Source excerpt:
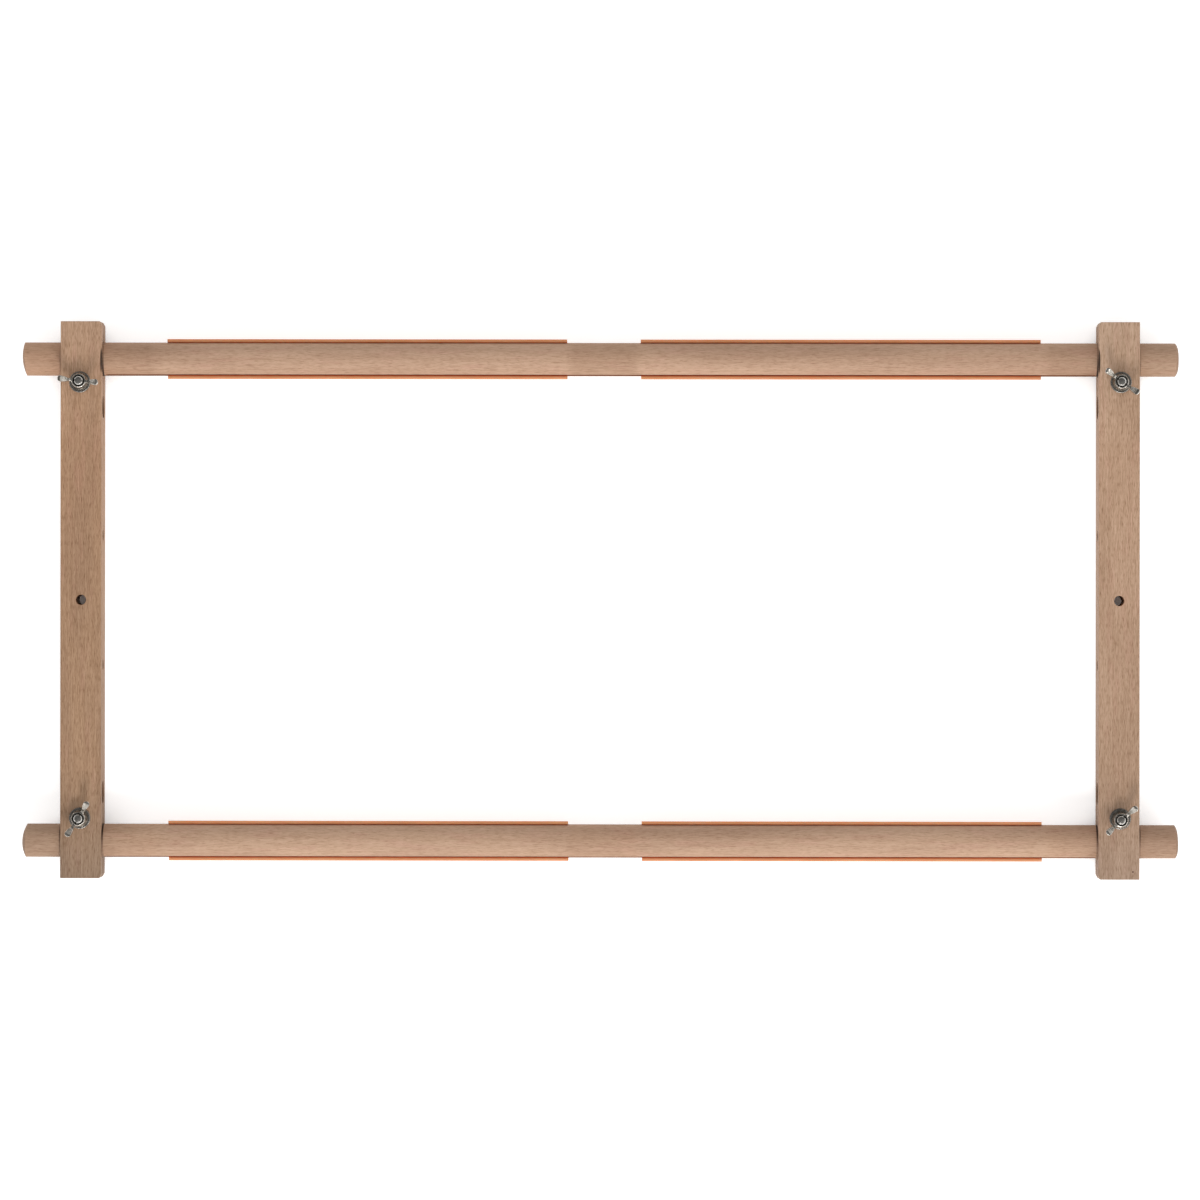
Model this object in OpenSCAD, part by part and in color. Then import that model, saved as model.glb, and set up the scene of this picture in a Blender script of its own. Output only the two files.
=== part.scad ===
// Rotating tapestry frame with two rollers, two side bars and four spring clips.
// It lies flat with its wing nuts up. X runs along the rollers, Y from the lower
// roller to the upper one, and Z up. The origin is below the middle of the
// working window, on the surface that the frame lies on.

/* [Side bars] */
// Length of each side bar
bar_len = 300; // [240:5:450]
// Width of each side bar, along the rollers
bar_w = 22; // [19:0.5:32]
// Thickness of each side bar, front to back
bar_t = 22; // [21:0.5:32]
// Bevel on the two inner end corners of each side bar
end_bevel = 2; // [0.5:0.25:4]
// From the end of a side bar to the axis of the roller near it
roller_inset = 20; // [14:0.5:32]

/* [Roller clamp in the bar ends] */
// Width of the saw cut that splits the end of the bar into two jaws
kerf_w = 1.6; // [0.8:0.2:3]
// Diameter of the relief hole where the saw cut ends
relief_d = 12; // [6:0.5:14]
// Wood left between the roller hole and the bolt hole
bolt_web = 0.5; // [0.4:0.1:4]
// Wood left between the bolt hole and the relief hole
relief_land = 5; // [2:0.25:12]
// How far the bolts sit outside the middle line of their bar
bolt_out = 0.7; // [0:0.1:2]
// Broken edge round the mouths of the roller holes
mouth_ease = 0.6; // [0.2:0.1:1]

/* [Stand holes] */
// Diameter of the hole through the middle of each bar, front to back
middle_hole_d = 5.5; // [4:0.25:8]
// Diameter of the two cross holes in each bar
side_hole_d = 5.5; // [4:0.25:8]
// Distance between the two cross holes
side_hole_pitch = 70; // [30:1:100]

/* [Rollers] */
// Length of each roller, from end to end
roller_len = 624; // [580:1:1000]
// Diameter of the rollers
roller_d = 18; // [14:0.5:18.5]
// How far a roller stands out past each side bar
roller_stub = 21.5; // [10:0.5:50]
// Height of the crown on the end of a roller
roller_crown = 1.4; // [0.5:0.1:3]
// Radial clearance of a roller in its hole
roller_fit = 0.1; // [0.05:0.01:0.3]
// Width of the lengthwise groove in a roller
groove_w = 3.6; // [3:0.1:4.5]
// Depth of the groove
groove_depth = 2; // [1.2:0.1:3]
// Where the groove stops short of the side bars
groove_stop = 4; // [2:0.5:20]

/* [Clips] */
// Length of each clip
clip_len = 216; // [60:1:220]
// Gap between the two clips on one roller
clip_gap = 39.5; // [10:0.5:60]
// How far the upper pair of clips sits to the right of the middle
upper_clip_shift = 2.1; // [-5:0.1:5]
// How far the lower pair of clips sits to the right of the middle
lower_clip_shift = 2.9; // [-5:0.1:5]
// Wall of the clips
clip_wall = 1.4; // [1:0.1:2]
// Clearance between a clip and its roller
clip_fit = 0.25; // [0.2:0.05:0.5]
// How far round past the widest line of the roller a clip reaches, in degrees
clip_wrap = 12; // [8:1:16]
// Length of the lead-in lip beyond the grip
lip_len = 2; // [1:0.1:3]
// Outward lean of the lead-in lip, in degrees
lip_lean = 8; // [2:1:15]
// How far the hook rib reaches into the groove
hook_depth = 0.5; // [0.2:0.1:1]
// Radius of the hook rib
hook_r = 0.7; // [0.5:0.05:0.9]

/* [Carriage bolts] */
// Thread diameter of the bolts
bolt_d = 4.9; // [3.9:0.1:5.9]
// Radial clearance of a bolt in its hole
bolt_fit = 0.2; // [0.1:0.05:0.5]
// Diameter of the domed head
head_d = 13; // [9:0.5:15]
// Height of the domed head
head_h = 2.8; // [2:0.1:4]
// Side of the square neck under the head
neck_w = 5; // [4:0.1:6]
// Length of the square neck
neck_len = 3; // [2:0.5:4]
// Clearance round the square neck
neck_fit = 0.05; // [0.03:0.01:0.2]
// How far the end of a bolt stands above its wing nut
bolt_tip = 0.8; // [0.2:0.1:5]
// Bevel on the end of a bolt
tip_bevel = 0.6; // [0.2:0.1:0.9]

/* [Washers] */
// Outer diameter of the washers
washer_d = 11.5; // [10.5:0.5:16]
// Thickness of the washers
washer_t = 1; // [0.5:0.1:2]

/* [Wing nuts] */
// Span over the two wings
wing_span = 22; // [18:0.5:30]
// Height of the wing tips above the washer
wing_h = 11; // [9:0.5:15]
// Thickness of a wing at its waist
wing_waist = 1.7; // [1.2:0.1:2.4]
// Thickness of the rounded wing tip
wing_tip_w = 3.4; // [2.4:0.1:4]
// Radius of the wing seen from the side
wing_ear_r = 3.2; // [2.6:0.1:4]
// Diameter of the hub at the washer
hub_base_d = 10.4; // [9.5:0.1:12]
// Diameter of the hub at the top
hub_top_d = 7.5; // [7:0.1:9]
// Height of the hub
hub_h = 6.2; // [5:0.1:8]
// Clearance of the thread, on the radius
thread_fit = 0.05; // [0.03:0.01:0.15]
// Width of the bevelled mouth round the thread
mouth_w = 0.45; // [0.2:0.05:0.7]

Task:
Your answer should be only the number of lines that hold the word "part".

Result of the task:
2